The board at that time provided conceptual approval contingent on a follow-up analysis of fiscal and staffing impacts, which led to Tuesday’s discussion and final action. The new department will retain the name Public Works due to its higher recognition.

"There’s no layoffs proposed with this,” said Ewing at Tuesday’s board meeting. “I made that very clear to staff, and that’s never on the table.”

Ewing said the proposed merger would result in a total staffing cost of $11.64 million, with a net reduction of $235,000 from the $11.9 million of the two departments operating separately. 

According to the staff memo, the reduction reflects about $104,000 in increased salary costs from position reclassification, offset by approximately $357,000 in savings from the elimination of two vacant positions, including one director position.

Ewing said management-level salary savings for the director and deputies would reach $166,000. Administrative Analyst Trevor Mockel, who is also a county spokesperson, later said in an email that the figure is an estimate based on eliminating one director’s position.

Ewing said the new department would have a single director and four deputies, each for the four divisions: maintenance, operations, administrative and community services, and engineering and projects.

“What isn’t changing is our responsibility,” Ewing said. “We're not reducing any services.” 

After the presentation, Supervisor Helen Owen asked, “Is your current office location large enough to combine the two?” 

Ewing said he did not yet have a definitive answer on office space, noting that neither department’s current location is large enough to “really house the staff that I believe need to be centrally located.”

“One of the next steps will be continued facilities planning,” he added, referencing the “pending vacancy” on the fourth floor of the current courthouse building due to the construction of the new courthouse

“We have a great opportunity now to evaluate the entire courthouse as part of this consolidation,” Ewing said, adding that the review should include spaces for “any given department.”

Public Services Director Lars Ewing, who also is interim Public Works director, speaking to the Board of Supervisors on Tuesday, March 10, 2026. Zoom screenshot.

Public Works leadership remains interim

The director position for Public Works has remained vacant since last summer. 

The department’s former director, Glen March, was terminated by the board’s unanimous vote in June 2025. March was hired in June 2024, following the retirement of his predecessor, longtime director, Scott De Leon. 

The department has been under interim leadership for about nine months while the county searches for a permanent hire. In October 2025, the board voted to form an ad hoc committee for Public Works that includes Supervisors Eddie Crandell and Brad Rasmussen, County Administrative Officer Susan Parker and Ewing

As interim director, Ewing laid out a five-year plan for road pavement in December, and led the pause and reevaluation of part of the Cobb Road project, which had serious quality concerns.
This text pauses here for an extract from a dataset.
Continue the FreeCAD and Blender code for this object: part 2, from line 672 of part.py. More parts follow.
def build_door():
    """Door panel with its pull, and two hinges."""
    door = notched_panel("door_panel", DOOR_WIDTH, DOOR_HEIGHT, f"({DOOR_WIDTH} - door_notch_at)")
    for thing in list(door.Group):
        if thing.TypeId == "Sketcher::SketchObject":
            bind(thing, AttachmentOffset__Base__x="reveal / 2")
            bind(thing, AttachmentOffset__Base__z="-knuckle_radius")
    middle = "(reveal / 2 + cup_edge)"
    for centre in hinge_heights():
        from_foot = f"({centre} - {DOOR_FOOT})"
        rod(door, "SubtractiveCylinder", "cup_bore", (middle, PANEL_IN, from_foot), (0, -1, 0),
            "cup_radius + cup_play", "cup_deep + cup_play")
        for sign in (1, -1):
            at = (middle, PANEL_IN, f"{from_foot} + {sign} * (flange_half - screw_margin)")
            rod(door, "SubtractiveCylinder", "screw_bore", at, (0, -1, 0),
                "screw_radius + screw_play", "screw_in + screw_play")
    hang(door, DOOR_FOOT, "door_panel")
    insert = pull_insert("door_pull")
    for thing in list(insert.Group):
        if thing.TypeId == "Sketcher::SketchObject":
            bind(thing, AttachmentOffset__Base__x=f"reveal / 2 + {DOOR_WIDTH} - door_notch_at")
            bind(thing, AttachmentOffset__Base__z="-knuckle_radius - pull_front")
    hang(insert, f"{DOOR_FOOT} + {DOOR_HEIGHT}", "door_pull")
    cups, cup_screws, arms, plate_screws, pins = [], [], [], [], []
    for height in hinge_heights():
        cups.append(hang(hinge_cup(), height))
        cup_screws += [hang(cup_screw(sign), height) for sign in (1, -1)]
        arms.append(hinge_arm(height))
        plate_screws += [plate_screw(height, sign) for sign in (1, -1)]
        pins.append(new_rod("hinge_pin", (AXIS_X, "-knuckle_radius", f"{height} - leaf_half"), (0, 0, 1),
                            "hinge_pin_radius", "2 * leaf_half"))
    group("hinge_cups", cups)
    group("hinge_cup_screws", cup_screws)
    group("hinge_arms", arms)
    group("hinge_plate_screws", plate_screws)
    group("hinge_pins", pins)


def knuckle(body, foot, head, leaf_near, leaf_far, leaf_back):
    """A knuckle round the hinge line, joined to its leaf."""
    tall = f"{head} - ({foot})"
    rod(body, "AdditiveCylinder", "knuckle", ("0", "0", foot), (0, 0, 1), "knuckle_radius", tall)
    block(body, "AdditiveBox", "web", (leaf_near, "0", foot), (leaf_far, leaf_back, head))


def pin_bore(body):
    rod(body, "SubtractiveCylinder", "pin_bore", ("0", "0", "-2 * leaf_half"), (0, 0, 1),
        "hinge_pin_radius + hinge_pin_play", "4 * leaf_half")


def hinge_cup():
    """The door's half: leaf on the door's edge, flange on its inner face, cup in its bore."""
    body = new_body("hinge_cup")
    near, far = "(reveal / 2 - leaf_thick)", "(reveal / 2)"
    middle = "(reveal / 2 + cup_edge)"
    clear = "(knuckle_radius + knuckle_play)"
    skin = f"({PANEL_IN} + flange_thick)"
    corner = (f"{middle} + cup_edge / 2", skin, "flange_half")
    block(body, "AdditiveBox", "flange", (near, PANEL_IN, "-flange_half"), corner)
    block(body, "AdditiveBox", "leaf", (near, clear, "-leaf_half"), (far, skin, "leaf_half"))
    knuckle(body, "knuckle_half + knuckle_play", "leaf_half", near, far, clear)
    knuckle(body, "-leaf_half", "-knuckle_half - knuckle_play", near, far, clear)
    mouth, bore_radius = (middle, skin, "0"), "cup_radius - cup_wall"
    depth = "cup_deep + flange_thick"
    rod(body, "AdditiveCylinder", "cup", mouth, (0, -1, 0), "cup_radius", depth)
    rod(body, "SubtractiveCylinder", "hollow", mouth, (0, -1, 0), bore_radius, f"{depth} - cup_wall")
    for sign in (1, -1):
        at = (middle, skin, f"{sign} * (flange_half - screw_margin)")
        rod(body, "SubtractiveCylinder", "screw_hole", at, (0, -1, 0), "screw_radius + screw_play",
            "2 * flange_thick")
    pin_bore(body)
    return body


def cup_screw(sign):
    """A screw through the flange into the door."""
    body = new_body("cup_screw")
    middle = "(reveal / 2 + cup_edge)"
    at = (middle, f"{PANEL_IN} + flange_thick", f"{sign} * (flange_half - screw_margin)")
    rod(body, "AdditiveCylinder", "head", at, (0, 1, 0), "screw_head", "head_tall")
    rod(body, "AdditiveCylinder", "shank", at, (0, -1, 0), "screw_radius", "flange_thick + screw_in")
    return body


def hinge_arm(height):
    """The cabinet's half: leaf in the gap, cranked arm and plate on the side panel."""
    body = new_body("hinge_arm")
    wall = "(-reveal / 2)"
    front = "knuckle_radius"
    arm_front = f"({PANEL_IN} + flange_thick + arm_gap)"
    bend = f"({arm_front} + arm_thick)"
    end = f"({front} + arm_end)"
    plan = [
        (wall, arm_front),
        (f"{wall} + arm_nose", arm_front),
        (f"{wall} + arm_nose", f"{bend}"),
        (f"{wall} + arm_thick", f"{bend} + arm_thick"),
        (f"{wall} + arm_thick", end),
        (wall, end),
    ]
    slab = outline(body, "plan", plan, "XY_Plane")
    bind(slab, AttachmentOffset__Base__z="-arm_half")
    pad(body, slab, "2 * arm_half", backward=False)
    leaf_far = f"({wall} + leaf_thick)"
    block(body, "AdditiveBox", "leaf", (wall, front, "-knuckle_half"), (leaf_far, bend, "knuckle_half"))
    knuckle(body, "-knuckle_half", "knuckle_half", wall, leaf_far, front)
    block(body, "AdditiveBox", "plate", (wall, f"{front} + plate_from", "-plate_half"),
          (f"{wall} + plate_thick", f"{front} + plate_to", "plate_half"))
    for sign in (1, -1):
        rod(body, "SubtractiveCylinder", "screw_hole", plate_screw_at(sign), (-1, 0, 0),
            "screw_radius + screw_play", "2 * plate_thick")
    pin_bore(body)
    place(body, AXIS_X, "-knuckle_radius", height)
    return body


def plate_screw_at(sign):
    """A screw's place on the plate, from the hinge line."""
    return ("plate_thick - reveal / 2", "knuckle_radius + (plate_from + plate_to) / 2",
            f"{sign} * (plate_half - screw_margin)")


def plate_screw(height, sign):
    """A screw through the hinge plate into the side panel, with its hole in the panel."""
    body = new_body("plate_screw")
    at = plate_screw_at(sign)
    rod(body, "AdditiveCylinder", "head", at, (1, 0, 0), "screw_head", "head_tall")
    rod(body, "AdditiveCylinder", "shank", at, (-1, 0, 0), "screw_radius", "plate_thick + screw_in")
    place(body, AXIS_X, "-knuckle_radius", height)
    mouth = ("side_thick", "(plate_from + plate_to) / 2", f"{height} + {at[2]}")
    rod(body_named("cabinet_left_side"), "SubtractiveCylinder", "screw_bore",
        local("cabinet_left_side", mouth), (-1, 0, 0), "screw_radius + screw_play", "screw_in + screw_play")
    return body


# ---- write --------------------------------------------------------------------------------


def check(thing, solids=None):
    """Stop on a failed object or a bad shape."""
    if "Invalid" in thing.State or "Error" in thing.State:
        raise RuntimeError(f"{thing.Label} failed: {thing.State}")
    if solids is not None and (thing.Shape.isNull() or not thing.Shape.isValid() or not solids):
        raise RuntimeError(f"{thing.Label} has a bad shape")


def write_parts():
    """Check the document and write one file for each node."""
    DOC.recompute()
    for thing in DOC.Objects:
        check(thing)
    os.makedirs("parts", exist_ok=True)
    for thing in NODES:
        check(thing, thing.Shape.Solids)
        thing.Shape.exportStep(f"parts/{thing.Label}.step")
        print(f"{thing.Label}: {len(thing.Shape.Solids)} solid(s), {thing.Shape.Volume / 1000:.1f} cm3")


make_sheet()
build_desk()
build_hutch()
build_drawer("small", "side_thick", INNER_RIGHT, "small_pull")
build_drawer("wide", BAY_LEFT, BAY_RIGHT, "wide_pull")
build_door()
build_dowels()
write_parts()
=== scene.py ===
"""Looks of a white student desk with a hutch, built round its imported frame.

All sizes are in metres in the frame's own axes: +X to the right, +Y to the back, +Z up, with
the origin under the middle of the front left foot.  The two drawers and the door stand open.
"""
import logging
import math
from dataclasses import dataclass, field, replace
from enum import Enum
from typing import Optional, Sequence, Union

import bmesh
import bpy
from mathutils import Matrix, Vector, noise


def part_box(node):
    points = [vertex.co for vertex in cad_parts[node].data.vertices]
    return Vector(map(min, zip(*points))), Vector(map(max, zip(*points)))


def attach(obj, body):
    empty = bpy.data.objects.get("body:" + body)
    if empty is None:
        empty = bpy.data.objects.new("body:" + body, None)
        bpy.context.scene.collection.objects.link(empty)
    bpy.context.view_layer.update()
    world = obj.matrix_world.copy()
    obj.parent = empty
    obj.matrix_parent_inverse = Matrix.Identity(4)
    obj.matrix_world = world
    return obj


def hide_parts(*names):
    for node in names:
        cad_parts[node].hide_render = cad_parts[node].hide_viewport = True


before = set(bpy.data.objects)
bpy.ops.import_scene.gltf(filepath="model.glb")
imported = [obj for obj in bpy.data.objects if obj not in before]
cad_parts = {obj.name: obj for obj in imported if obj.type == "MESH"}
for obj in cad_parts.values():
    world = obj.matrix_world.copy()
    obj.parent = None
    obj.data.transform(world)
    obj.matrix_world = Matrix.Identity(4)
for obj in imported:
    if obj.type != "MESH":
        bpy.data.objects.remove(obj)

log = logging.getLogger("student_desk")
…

“I do have a really strong issue with the word 'interim,' and I hope that does get fixed sooner rather than later,” said Tom Lajcik during public comment, after expressing appreciation for Ewing’s work. “I look forward to seeing the word interim disappear from our vernacular."
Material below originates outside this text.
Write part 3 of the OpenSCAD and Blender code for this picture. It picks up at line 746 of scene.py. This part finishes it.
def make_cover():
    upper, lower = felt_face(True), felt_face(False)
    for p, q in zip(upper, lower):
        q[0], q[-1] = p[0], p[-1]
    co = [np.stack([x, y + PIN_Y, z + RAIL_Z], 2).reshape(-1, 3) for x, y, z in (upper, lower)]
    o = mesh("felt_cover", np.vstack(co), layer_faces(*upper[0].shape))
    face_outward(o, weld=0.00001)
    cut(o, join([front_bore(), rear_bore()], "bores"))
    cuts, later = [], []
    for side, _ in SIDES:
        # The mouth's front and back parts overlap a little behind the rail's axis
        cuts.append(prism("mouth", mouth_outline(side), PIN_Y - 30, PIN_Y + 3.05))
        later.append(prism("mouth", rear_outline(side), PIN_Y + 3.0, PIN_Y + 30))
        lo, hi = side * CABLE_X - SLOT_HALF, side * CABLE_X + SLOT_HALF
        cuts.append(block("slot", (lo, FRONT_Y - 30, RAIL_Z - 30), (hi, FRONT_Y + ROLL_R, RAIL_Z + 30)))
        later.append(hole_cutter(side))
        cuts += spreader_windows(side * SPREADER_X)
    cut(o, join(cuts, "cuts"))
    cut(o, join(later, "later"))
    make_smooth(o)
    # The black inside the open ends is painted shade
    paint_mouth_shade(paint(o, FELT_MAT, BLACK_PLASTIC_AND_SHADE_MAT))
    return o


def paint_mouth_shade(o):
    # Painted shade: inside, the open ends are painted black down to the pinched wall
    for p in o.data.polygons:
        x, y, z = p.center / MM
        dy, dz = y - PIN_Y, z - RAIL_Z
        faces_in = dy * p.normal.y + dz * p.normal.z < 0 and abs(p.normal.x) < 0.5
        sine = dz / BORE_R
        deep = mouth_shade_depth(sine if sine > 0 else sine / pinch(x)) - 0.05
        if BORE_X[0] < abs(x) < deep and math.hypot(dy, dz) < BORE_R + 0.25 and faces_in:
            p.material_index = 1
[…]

As Mockel confirmed in an email response to Lake County News, Ewing also remains the interim director for the consolidated department and his pay remains unchanged at the moment. 
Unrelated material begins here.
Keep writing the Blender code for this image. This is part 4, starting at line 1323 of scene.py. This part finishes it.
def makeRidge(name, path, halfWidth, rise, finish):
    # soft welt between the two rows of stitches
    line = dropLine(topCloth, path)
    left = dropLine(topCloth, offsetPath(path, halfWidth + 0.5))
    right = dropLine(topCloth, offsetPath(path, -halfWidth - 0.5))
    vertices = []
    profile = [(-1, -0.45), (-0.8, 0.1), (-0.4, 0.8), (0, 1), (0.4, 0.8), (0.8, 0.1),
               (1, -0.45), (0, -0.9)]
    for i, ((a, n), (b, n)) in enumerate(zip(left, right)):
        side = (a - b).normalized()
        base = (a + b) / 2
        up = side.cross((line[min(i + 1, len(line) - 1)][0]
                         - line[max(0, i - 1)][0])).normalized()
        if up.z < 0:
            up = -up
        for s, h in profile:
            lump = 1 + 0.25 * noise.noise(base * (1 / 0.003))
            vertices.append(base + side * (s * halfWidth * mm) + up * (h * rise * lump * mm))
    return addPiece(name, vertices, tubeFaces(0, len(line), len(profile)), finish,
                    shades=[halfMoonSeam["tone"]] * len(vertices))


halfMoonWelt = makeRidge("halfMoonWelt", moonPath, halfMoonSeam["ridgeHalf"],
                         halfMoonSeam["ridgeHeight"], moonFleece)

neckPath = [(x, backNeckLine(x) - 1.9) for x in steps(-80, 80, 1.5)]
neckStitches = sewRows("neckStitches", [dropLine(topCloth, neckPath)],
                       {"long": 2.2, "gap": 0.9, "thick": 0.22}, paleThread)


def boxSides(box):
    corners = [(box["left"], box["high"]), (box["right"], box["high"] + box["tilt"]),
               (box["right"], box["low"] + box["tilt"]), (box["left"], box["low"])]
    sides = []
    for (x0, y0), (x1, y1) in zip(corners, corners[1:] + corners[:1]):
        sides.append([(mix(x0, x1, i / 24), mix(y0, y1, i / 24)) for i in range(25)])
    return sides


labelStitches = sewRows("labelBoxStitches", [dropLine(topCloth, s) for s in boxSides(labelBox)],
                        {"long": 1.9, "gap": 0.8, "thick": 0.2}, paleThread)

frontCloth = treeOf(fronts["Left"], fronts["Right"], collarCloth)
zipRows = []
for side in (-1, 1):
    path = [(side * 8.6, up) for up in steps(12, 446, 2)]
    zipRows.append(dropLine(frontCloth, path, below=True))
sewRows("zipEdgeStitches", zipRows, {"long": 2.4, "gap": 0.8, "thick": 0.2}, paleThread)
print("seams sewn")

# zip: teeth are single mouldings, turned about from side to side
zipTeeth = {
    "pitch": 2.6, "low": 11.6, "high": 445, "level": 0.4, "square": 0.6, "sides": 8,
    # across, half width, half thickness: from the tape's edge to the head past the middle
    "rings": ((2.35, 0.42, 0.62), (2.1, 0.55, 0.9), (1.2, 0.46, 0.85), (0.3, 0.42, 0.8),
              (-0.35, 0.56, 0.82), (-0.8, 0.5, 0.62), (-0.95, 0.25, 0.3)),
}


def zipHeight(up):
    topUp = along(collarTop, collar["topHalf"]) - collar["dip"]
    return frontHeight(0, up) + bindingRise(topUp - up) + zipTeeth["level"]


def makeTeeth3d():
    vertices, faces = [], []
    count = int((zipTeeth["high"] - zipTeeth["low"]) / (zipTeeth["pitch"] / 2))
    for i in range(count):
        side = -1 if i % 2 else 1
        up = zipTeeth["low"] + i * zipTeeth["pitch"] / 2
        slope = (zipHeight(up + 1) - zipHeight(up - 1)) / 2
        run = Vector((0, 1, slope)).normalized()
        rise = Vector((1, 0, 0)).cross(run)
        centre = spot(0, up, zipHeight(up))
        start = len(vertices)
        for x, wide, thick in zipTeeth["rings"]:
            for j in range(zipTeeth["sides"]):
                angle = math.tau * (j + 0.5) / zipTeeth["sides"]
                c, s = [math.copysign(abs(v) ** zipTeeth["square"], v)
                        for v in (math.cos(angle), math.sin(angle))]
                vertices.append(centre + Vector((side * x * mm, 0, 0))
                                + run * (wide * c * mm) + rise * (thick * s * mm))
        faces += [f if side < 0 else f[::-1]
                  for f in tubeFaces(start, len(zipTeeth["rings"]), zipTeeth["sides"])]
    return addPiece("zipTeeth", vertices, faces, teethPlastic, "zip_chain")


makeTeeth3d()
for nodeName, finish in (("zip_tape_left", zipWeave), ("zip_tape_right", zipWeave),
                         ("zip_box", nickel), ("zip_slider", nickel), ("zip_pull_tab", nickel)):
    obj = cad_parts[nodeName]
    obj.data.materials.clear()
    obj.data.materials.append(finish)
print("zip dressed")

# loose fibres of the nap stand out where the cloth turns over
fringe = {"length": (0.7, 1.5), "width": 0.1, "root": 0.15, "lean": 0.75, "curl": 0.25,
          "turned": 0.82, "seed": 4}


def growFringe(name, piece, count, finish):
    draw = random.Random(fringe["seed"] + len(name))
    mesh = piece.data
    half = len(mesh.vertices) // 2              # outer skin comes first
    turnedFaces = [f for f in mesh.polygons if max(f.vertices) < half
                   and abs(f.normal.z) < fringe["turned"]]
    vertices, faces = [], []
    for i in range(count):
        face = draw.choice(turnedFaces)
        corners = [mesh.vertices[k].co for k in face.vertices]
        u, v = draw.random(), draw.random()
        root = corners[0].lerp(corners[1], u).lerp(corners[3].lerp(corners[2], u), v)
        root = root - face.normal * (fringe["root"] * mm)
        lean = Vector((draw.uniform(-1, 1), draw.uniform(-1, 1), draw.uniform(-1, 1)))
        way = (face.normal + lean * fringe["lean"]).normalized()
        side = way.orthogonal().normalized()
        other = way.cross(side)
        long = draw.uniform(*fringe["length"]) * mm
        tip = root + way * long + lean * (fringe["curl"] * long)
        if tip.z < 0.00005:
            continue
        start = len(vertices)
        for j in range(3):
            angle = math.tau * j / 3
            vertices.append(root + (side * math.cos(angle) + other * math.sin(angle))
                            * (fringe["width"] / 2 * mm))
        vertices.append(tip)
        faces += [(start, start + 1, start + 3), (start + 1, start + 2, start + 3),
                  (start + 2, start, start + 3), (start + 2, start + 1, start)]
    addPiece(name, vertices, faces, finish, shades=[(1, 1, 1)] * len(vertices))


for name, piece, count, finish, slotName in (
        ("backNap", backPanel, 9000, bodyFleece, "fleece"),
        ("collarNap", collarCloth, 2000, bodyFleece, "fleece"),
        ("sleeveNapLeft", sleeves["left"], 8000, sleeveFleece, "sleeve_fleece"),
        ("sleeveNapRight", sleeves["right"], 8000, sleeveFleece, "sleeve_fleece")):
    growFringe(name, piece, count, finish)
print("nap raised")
Mockel added that appointment of a director and any adjustment to salary “would require approval by the Board of Supervisors and would be presented for consideration as part of the formal budget process.”

The job post for the director remains active on the county website, citing an annual salary range from $152,316 to $185,136.

A glance at Public Works’ merging history

During board discussion, Supervisor Bruno Sabatier asked whether the new department would continue to “help support our Water Resources.”

“No, that was in the works for quite some time to split Water Resources,” Ewing responded. He added that although the two departments still share one counter, “it’s progressing towards a true separation of departments.”

In fact, Public Works and Water Resources have had a long history of repeated “marriage and divorce,” according to Lake County News’ coverage for the past 17 years. 

Water Resources was a division under the Public Works department from 1993 to 2009, when the Board of Supervisors unanimously approved making the division its own freestanding department.

Two years later, in May 2011, the same board again voted unanimously to merge the two departments into one. 

The merger proposal was pitched by De Leon, who had been hired by the county as director of Water Resources in 2010. 

In the meantime, the board also immediately appointed De Leon as the director of the consolidated department with a 5-percent raise based on his monthly pay at $8,085.64.

In 2016, the board voted to separate the two, but in 2019 it voted to reconsolidate them. 

In 2021, the proposal to split was brought to the board again by then-County Administrative Officer Carol Huchingson. 

At that meeting, De Leon – who was leading both departments again – said over Zoom that he was against the split. 

The board took no action. 

In January 2024, the board finally decided to separate the two departments and started searching for new leadership for both the Water Resources and Public Works departments – as it was anticipated that De Leon was planning to retire in June. 

This time, De Leon said he favored a separation because it would already be difficult to find someone qualified to be the Public Works director, and even harder to find someone who also understands Water Resources. 

In June 2024, the Board of Supervisors hired the current Water Resources Director Pawan Upadhyay, and March as the Public Works director who stayed on the job for a year.

In 2011 when De Leon proposed the merger and first rose as the director leading the consolidated department, Ewing served as his deputy

Fifteen years later, Ewing’s proposal was accepted too – this time for Public Works to marry a different department.